Afora esses causos e jargões, compreensíveis até para uma cantora que se finca no agora pela máxima "my name is now", vale salientar um dos momentos frescos em cena: com uma desaforada elegância, Elza brinda o preito de outras cantoras homenageando Lupícinio Rodrigues. Pois, segundo ela, "Lupicínio merece todo mundo" - em entrevista por telefone ao JC, a cantora havia citado o trabalho da cantora Adriana Calcanhotto, conterrânea de Lupe, se colocando como a primeira a prestar o tributo ao amigo.

 

A voz de Elza, cada vez mais rasgada, ­­­quiçá calejada, de fato, é a que mais cabe à atmosfera angustiante das incertezas do amor. Por meio da música de Lupicínio, o amor nos leva a saborear a angústia mais verdadeira - e houve ­senhores que, no escuro da comprida plateia do Teatro Boa Vista, utilizasse o dorso das mãos para secar as lágrimas dos ciscos úmidos do orgulho (ou mesmo da vergonha, como em Vingança, a herança maior que os pais da geração de Elza e Lupicínio deixaram); ou mesmo senhoras, com seus lencinhos e preocupações com a maquilagem.

"Esses meninos", disse Elza, apontando para os músicos que acompanhavam a ela e ao maestro Eduardo Neves, "tocam Lupicínio feito gente grande.
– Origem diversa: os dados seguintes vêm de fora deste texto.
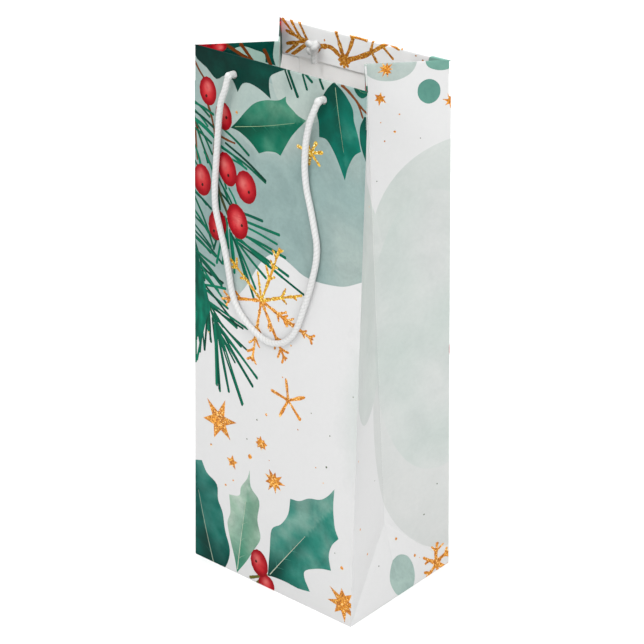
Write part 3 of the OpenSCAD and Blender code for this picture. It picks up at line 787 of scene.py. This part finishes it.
def side_hem_art():
    """Print on the turned-in top of the gussets: dark leaf, berries, twigs."""
    rnd = random.Random(51)
    o = []
    o.append(Shape([(60, 325), (160, 325), (160, 355), (60, 355)], (176, 200, 192), 0.45))
    leaf(o, [(113, 326), (114, 338), (112.5, 345), (120, 343), (130, 353), (160, 355), (160, 326)], [(160, 336), (140, 334), (119, 340)],
         (2, 36, 34), (4, 58, 52), (10, 78, 68), (60, 110, 90), wet=0.9, rib_w=0.3)
    leaf(o, [(104, 326), (101, 338), (103, 345), (96, 343), (88, 353), (62, 355), (62, 326)], [(62, 336), (82, 334), (103, 340)],
         (2, 36, 34), (4, 58, 52), (10, 78, 68), (60, 110, 90), wet=0.9, rib_w=0.3)
    for m in (1, -1):
        f = lambda pts, m=m: [(x if m == 1 else 222 - x, y) for x, y in pts]
        o.append(Shape(smooth_outline(f([(138, 334), (131, 332.5), (124, 335), (118.5, 338), (118, 345), (125, 342.5), (129, 338)]), 3), (164, 192, 182), 0.45))
        for pts in ([(146, 327), (138, 333), (131, 338), (124, 343)], [(132.5, 331), (129, 336), (125, 342)], [(119, 335), (117, 339), (114.5, 346)]):
            o.append(Shape(strip(f(pts), 1.9, 1.5, 5, 0.25, rnd), (112, 56, 22), 0.5))
        for cx, cy, rx, ry in ((153.5, 334.5, 6.2, 4.6), (145, 332, 4.6, 3.4)):
            berry(o, cx if m == 1 else 222 - cx, cy, rx, ry, 0, (0.3, -0.6), (-0.2, 0.2))
    return o

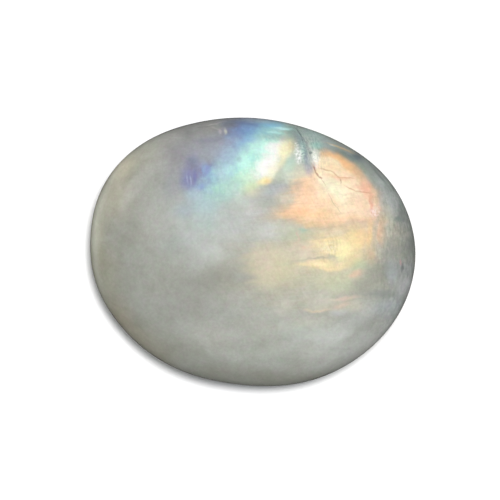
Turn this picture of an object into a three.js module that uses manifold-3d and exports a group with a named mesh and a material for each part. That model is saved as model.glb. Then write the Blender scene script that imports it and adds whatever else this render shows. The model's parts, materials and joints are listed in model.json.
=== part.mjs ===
// A tumble-polished rainbow moonstone: one oval feldspar pebble, lying on a small flat worn on its belly.
// Millimetres, +Z up and +X along the stone's length. The origin is on the floor, under the stone's middle.
import * as THREE from "three";
import { mergeVertices } from "three/addons/utils/BufferGeometryUtils.js";
import Module from "manifold-3d";

// Driving dimensions of the whole pebble.
const LENGTH = 32;
const WIDTH = 26.2;
const CROWN_HEIGHT = 7.5; // from the girdle, the widest level, up to the top
const BELLY_DEPTH = 7.7; // from the girdle down to where the belly would end if it had no foot
const FOOT_CUT = 0.2; // how much of the belly the resting flat takes off

// How full each curve is: 2 is a plain ellipse, and more is squarer.
const PLAN_FULLNESS = 2.08;
const CROWN_FULLNESS = 2.15;
const BELLY_FULLNESS = 2.45;
const THREE_CORNERS = 0.0076; // share by which the outline swells at its three soft corners

// Broad flats that the rough stone kept through tumbling, each as the way it faces and how deep it cuts.
const WEAR_FLATS = [
  { azimuth: 38, elevation: 60, depth: 0.07 }, // crown, over the fire flash
  { azimuth: 200, elevation: 57, depth: 0.08 }, // crown, the milky end
  { azimuth: 290, elevation: 50, depth: 0.06 }, // crown, front shoulder
  { azimuth: 110, elevation: -48, depth: 0.26 },
  { azimuth: 340, elevation: -52, depth: 0.24 },
  { azimuth: 225, elevation: -45, depth: 0.18 },
];
const FLAT_BLEND = 0.7; // width over which a flat melts into the round

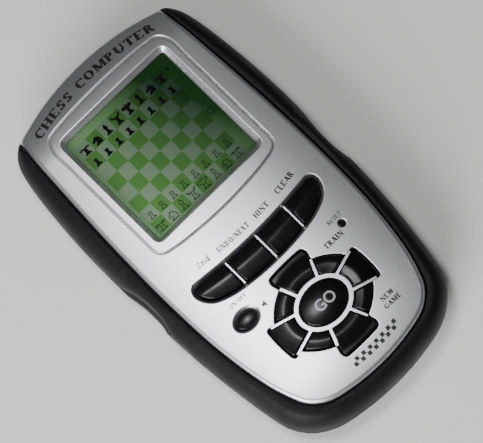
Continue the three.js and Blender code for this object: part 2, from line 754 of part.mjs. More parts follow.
const batteryLeadRed = () =>
  wire([
    [-CELL_PITCH, BAY_Y[1] - 0.2, 10],
    [-CELL_PITCH, BAY_Y[1] + 3, 10],
    [-CELL_PITCH, BAY_Y[1] + 6, 12],
    [-CELL_PITCH, BAY_Y[1] + 7, UNDER_BOARD],
  ]);
const batteryLeadBlack = () =>
  wire([
    [CELL_PITCH, BAY_Y[0] + 0.2, 10],
    [CELL_PITCH, BAY_Y[0] - 2.2, 10],
    [CELL_PITCH + 1.5, BAY_Y[0] - 2.8, 12],
    [CELL_PITCH + 2.5, BAY_Y[0] - 2.8, UNDER_BOARD],
  ]);
const buzzerLead = (side) =>
  wire(
    [
      [side * 3, BUZZER_CENTRE[1] - 6, WALL + GAP + 1.5],
      [side * 4, BUZZER_CENTRE[1] - 14, 6],
      [side * 5, BUZZER_CENTRE[1] - 30, 10],
      [side * 5, BUZZER_CENTRE[1] - 36, UNDER_BOARD],
    ],
    0.5,
  );

// ---- Power --------------------------------------------------------------------------------------------

const CELL_MIDDLE = (BAY_Y[0] + BAY_Y[1]) / 2;

// A cell along Y, with its positive nub towards +Y or -Y.
function cell(column, direction) {
  const outline = [
    [0, -CELL_LENGTH / 2],
    [CELL_RADIUS - 0.4, -CELL_LENGTH / 2],
    [CELL_RADIUS, -CELL_LENGTH / 2 + 0.4],
    [CELL_RADIUS, CELL_LENGTH / 2 - 0.4],
    [CELL_RADIUS - 0.4, CELL_LENGTH / 2],
    [1.9, CELL_LENGTH / 2],
    [1.9, CELL_LENGTH / 2 + CELL_NUB],
    [0, CELL_LENGTH / 2 + CELL_NUB],
  ].map(([x, y]) => new THREE.Vector2(x, y));
  const geometry = new THREE.LatheGeometry(outline, 16);
  if (direction < 0) geometry.rotateZ(Math.PI);
  geometry.translate(column * CELL_PITCH, CELL_MIDDLE + direction * 1.6, CELL_HEIGHT);
  return solidOf(geometry);
}

// A stamped contact lying against the bay's end wall, over one cell or two.
function contact(end, fromColumn, toColumn) {
  const x = [fromColumn * CELL_PITCH - 4, toColumn * CELL_PITCH + 4];
  const y = end > 0 ? [BAY_Y[1] - GAP - 0.4, BAY_Y[1] - GAP] : [BAY_Y[0] + GAP, BAY_Y[0] + GAP + 0.4];
  return box(x, y, [4.4, 8.6]);
}

// A conical spring from a contact to a cell's flat end.
function coneSpring(column, end) {
  const turns = 3;
  const far = end > 0 ? BAY_Y[1] - GAP - 0.4 - GAP - 0.4 : BAY_Y[0] + GAP + 0.4 + GAP + 0.4;
  const near = CELL_MIDDLE - end * 1.6 + end * (CELL_LENGTH / 2 + GAP + 0.4);
  const points = steps(0, 1, turns * 8).map((t) => {
    const turn = 2 * Math.PI * turns * t;
    const radius = 3.6 - 1.4 * t;
    const x = column * CELL_PITCH + radius * Math.cos(turn);
    return new THREE.Vector3(x, far + (near - far) * t, CELL_HEIGHT + radius * Math.sin(turn));
  });
  const section = new THREE.Shape(ellipse([0, 0], [0.35, 0.35], 5));
  const path = new THREE.CatmullRomCurve3(points);
  const settings = { steps: turns * 9, extrudePath: path, bevelEnabled: false };
  return solidOf(new THREE.ExtrudeGeometry(section, settings));
}

// ---- Fasteners ----------------------------------------------------------------------------------------

const caseScrew = (at) =>
  post(at, 2.3, [3.5, 5.2], 12).add(post(at, 1.15, [5, 17], 8)).subtract(crossSlot(at, 3.5));
const boardScrew = (at) =>
  post(at, 1.9, [BOARD_BOTTOM - GAP - 1.3, BOARD_BOTTOM - GAP], 10)
    .add(post(at, 0.8, [BOARD_BOTTOM - GAP - 0.5, 20], 8))
    .subtract(crossSlot(at, BOARD_BOTTOM - GAP - 1.3));

// The crossed driver slot in a screw's head, which faces down.
function crossSlot([x, y], underside) {
  const z = [underside - 1, underside + 0.8];
  return box([x - 1.3, x + 1.3], [y - 0.3, y + 0.3], z).add(box([x - 0.3, x + 0.3], [y - 1.3, y + 1.3], z));
}

// ---- The assembly -------------------------------------------------------------------------------------

const finish = (color, roughness, metalness = 0) =>
  new THREE.MeshStandardMaterial({ color, roughness, metalness });
const silverPaint = finish("#c9cace", 0.38, 0.6);
const blackTexture = finish("#17161a", 0.7);
const keyRubber = finish("#141316", 0.45);
const clearAcrylic = finish("#dfe8e2", 0.08);
const displayGreen = finish("#5f9a46", 0.25);
const steel = finish("#b8babd", 0.3, 1);
const nickel = finish("#cfcdc6", 0.25, 1);
const boardGreen = finish("#1f6b3c", 0.5);

const chessComputer = new THREE.Group();
chessComputer.name = "chess_computer";

function addGroup(...parts) {
  const group = new THREE.Group();
  for (const [name, solid, material] of parts) {
    const mesh = new THREE.Mesh(geometryOf(solid), material);
    mesh.name = name;
    group.add(mesh);
  }
  chessComputer.add(group);
}

addGroup(
  ["front_shell", frontShell(), silverPaint],
  ["screen_bezel", screenBezel(), silverPaint],
  ["grip_band", gripBand(), blackTexture],
  ["rear_shell", rearShell(), blackTexture],
  ["battery_door", batteryDoor(), blackTexture],
);
addGroup(
  ["lens_window", lensWindow(), clearAcrylic],
  ["lcd_panel", lcdPanel(), displayGreen],
  ["lcd_reflector", lcdReflector(), nickel],
  ["lcd_frame", lcdFrame(), finish("#e6e4dc", 0.6)],
  ["zebra_strip_upper", zebraStrip(1), finish("#c78f9d", 0.6)],
  ["zebra_strip_lower", zebraStrip(-1), finish("#c78f9d", 0.6)],
);
addGroup(...keySolids.map(([name, solid]) => [name, solid, keyRubber]), [
  "keypad_mat",
  keypadMat(),
  finish("#3a3a3d", 0.7),
]);
addGroup(
  ["main_board", mainBoard(), boardGreen],
  ["controller_blob", controllerBlob(), finish("#0d0d0f", 0.3)],
  ["crystal_can", crystalCan(), steel],
  ["capacitor_1", capacitor([-14, 14]), finish("#23305e", 0.4)],
  ["capacitor_2", capacitor([-14, 22]), finish("#23305e", 0.4)],
  ["piezo_buzzer", buzzerDisc(), finish("#c9a24a", 0.3, 1)],
  ["buzzer_lead_red", buzzerLead(-1), finish("#a01818", 0.5)],
  ["buzzer_lead_black", buzzerLead(1), finish("#161616", 0.5)],
  ["battery_lead_red", batteryLeadRed(), finish("#a01818", 0.5)],
  ["battery_lead_black", batteryLeadBlack(), finish("#161616", 0.5)],
);
addGroup(
  ...[
    [-1, 1],
    [0, -1],
    [1, 1],
  ].flatMap(([column, direction], i) => [
    [`battery_${i + 1}`, cell(column, direction), finish("#b08d3c", 0.35, 0.6)],
    [`battery_spring_${i + 1}`, coneSpring(column, -direction), nickel],
  ]),
  ["contact_positive", contact(1, -1, -1), nickel],
  ["contact_link_upper", contact(1, 0, 1), nickel],
  ["contact_link_lower", contact(-1, -1, 0), nickel],
  ["contact_negative", contact(-1, 1, 1), nickel],
);
addGroup(
  ...CASE_SCREWS.map((at, i) => [`case_screw_${i + 1}`, caseScrew(at), steel]),
  ...BOARD_SCREWS.map((at, i) => [`board_screw_${i + 1}`, boardScrew(at), steel]),
);

export default chessComputer;
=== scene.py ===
"""Looks for a hand-held electronic chess computer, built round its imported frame.

Lengths are in millimetres until a mesh is made. X runs across the face, Y up it to the display end, and
Z out of it. The device lies on its back.
"""

import math

import bmesh
import bpy
import numpy as np
from mathutils import Matrix, Vector
from mathutils.geometry import delaunay_2d_cdt


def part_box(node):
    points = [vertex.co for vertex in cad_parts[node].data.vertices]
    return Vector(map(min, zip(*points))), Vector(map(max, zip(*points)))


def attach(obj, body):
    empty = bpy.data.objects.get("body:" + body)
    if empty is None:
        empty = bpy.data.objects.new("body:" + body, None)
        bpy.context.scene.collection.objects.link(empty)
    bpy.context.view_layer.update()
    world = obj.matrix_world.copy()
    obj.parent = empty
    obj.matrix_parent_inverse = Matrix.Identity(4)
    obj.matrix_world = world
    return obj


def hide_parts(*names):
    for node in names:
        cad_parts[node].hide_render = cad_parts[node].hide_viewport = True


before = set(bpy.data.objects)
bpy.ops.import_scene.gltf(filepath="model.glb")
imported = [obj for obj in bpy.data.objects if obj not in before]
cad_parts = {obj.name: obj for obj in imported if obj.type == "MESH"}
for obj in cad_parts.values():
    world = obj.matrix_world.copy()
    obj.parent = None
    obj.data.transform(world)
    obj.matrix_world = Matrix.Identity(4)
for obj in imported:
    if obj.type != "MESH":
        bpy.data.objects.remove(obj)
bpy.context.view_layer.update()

MM = 0.001

# ---- Sizes of the casing ----

WALL = 2.2  # moulded wall of the casings
GAP = 0.3  # clearance between neighbouring pieces
PARTING = 7.0  # height of the joint between the back and the bumper
FACE_HEIGHT = 25.0
FACE_CROWN, FACE_HALF, FACE_CROWN_POWER = 2.6, 38.2, 2.4
HALF_LENGTH, FOOT_END = 79.0, -80.3  # the two ends along Y
TOP_DROP, TOP_DROP_FROM = 4.5, 58.0
FOOT_DROP, FOOT_DROP_FROM, FACE_FOOT = 1.2, -56.0, -73.5
PAD_CENTRE = -44.75  # middle of the ring of keys, along Y


def face_height(x, y):
    """The crowned face, which falls away at both ends."""
    crown = FACE_CROWN * (abs(x) / FACE_HALF) ** FACE_CROWN_POWER
    top = max(0.0, (y - TOP_DROP_FROM) / (HALF_LENGTH - TOP_DROP_FROM))
    foot = max(0.0, (y - FOOT_DROP_FROM) / (FACE_FOOT - FOOT_DROP_FROM))
    return FACE_HEIGHT - crown - TOP_DROP * top**2 - FOOT_DROP * foot**2


# ---- Plan outlines: closed, anticlockwise arrays of points ----


def spaced(points, spacing, closed=True):
    """The same line with evenly spaced points."""
    points = np.asarray(points, float)
    if closed:
        points = np.vstack([points, points[:1]])
    along = np.concatenate([[0], np.cumsum(np.linalg.norm(np.diff(points, axis=0), axis=1))])
    count = max(8, round(along[-1] / spacing))
    wanted = np.linspace(0, along[-1], count, endpoint=not closed)
    return np.column_stack([np.interp(wanted, along, column) for column in points.T])


def flowing(points, closed=True, steps=14):
    """A smooth centripetal curve through points."""
    points = np.asarray(points, float)
    if closed:
        padded = np.vstack([points[-1], points, points[:2]])
    else:
        padded = np.vstack([2 * points[0] - points[1], points, 2 * points[-1] - points[-2]])
    made = []
    for p in (padded[i : i + 4] for i in range(len(padded) - 3)):
        knots = np.concatenate([[0], np.cumsum(np.sqrt(np.linalg.norm(np.diff(p, axis=0), axis=1)))])
        for at in np.linspace(knots[1], knots[2], steps, endpoint=False):
            level = list(p)
            for reach, spans in ((1, 3), (2, 2), (1, 1)):
                first = 1 if spans == 1 else 0
                level = [
                    (level[k] * (knots[first + k + reach] - at) + level[k + 1] * (at - knots[first + k]))
                    / (knots[first + k + reach] - knots[first + k])
                    for k in range(spans)
                ]
            made.append(level[0])
    if not closed:
        made.append(points[-1])
    return np.array(made)


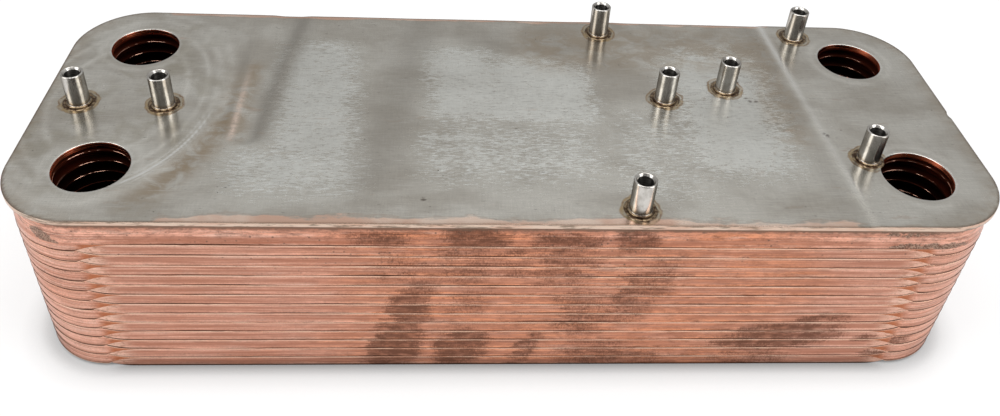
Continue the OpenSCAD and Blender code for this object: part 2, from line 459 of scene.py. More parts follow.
def outer_side(s):
    """1 on the side of a port that faces away from the middle of the plate, where its copper is cleaner."""
    port_x = abs(PORTS_MM[0][0])
    return s.ramp(s.math("ABSOLUTE", s.x), port_x, port_x + 10)


class SkirtShader(Shader):
    """Shader for the skirts, with the measures and noises that its layers share."""

    def __init__(self, name):
        super().__init__(name)
        self.edge_z = UPPER_EDGE / MM
        # Two kinds of plates take turns, so one band of skirts is two pitches high
        self.band_h = 2 * PITCH / MM
        # Counted from far above the plates, so that it is never negative
        below_top = self.math("SUBTRACT", self.edge_z + 20 * self.band_h, self.z)
        self.below_edge = self.math("MODULO", below_top, self.band_h)
        self.band = self.math("FLOOR", self.math("DIVIDE", below_top, self.band_h))
        offset = self.combine(self.times(self.band, 17.3), self.times(self.band, 9.1), 0)
        self.local = self.shift(self.place, offset)
        self.front = self.math("LESS_THAN", self.y, 0)
        self.streaks = self.band_noise(30, 0.7, 3, 0.6)
        self.patches = self.band_noise(14, 1.6, 4, 0.6, distortion=0.3, seed=(0, 6, 3))
        self.lines = self.band_noise(90, 0.3, 2, 0.6, seed=(2, 4, 9))
        self.broad = self.side_noise(60, 26, 3, 0.5, distortion=0.5, seed=(5, 2, 1))
        self.grain = self.noise((0.5, 0.5, 0.5), 2, 0.6, seed=(1, 8, 8))
        self.ragged = self.side_noise(2.4, 1.5, 4, 0.65, seed=(6, 1, 7))

    def band_noise(self, along, up, *settings, **more):
        """Noise on the skirts that starts afresh at each band."""
        return self.side_noise(along, up, *settings, place=self.local, **more)

    def into_side(self):
        """Distance in mm from the end of a corner into a side, negative round the corner."""
        along, across = self.math("ABSOLUTE", self.x), self.math("ABSOLUTE", self.y)
        on_long_side = self.math("GREATER_THAN", across, (CENTRE_Y + 0.8 * SKIRT_R) / MM)
        from_end = self.math("SUBTRACT", CENTRE_X / MM, along)
        from_side = self.math("SUBTRACT", CENTRE_Y / MM, across)
        return self.blend(on_long_side, from_side, from_end)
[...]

Essa juventude me deixa entusiasmada: viva à juventude." Os moços eram Gabriel Menezes (baixo), Gabriel Ballesté (guitarra), e Danilo Andrade (teclado) e Alexandre Antonio, na bateria, substituindo o afilhado Antonio Neves, filho do maestro.

Num dado momento do show, de braços dados com um acompanhante, Elza saiu do palco para uma troca de roupas ­e foi a deixa para que a banda mostrasse ao público a que veio - já que antes com todos os olhos, marejados, voltados para Elza, as sensações auditivas se tratavam mais de um grande tecido sonoro em tenso transe. Sob a regência do maestro Eduardo, que apresentou a banda, foi executada instrumentalmente uma valsa originalmente gravada por Luiz Gonzaga, Jardim da Saudade (ou seria Juca?). Em seguida, uma inédita: com arranjos do maestro, a letra do samba Lembrança foi escrita pela própria Elza (em uma parceria com o pai de Eduardo Neves),  em homenagem a Lupicínio. Entre outras palavras, dizia mais ou menos assim: "Lembrando a boate escura / ainda muito insegura / foi quando Lupe veio prosa / trazendo nos braços rosas", em referência ao primeiro encontro do criador e criatura de Se Acaso Você Chegasse, nos idos dos anos 1950, na boate carioca e "chiquérrima" Texas Bar.

Cotovelo encostado não cicatriza a dor; no entanto, no espetáculo Elza Soares Canta e (agora) Chora Lupicínio Rodrigues, a dor é parceira da música. O remorso; a vingança; o despeito; todos brindam nesta ciranda chorosa do amor, cuja maior virtude é não esconder suas verdades e veleidades. "Vamos cantar, vamos? Ninguém cantou nada até agora!", evocou Elza. A cantoria uníssona da singela música Felicidade selou o encontro com Lupe por intermédio da "Cantora do Milênio":

Felicidade foi-se embora
E a saudade no meu peito ainda mora
E é por isso que eu gosto lá de fora
Porque sei que a falsidade não vigora

A minha casa fica lá de traz do mundo
Onde eu vou em um segundo quando começo a cantar
O pensamento parece uma coisa à toa
mas como é que a gente voa quando começa a pensar.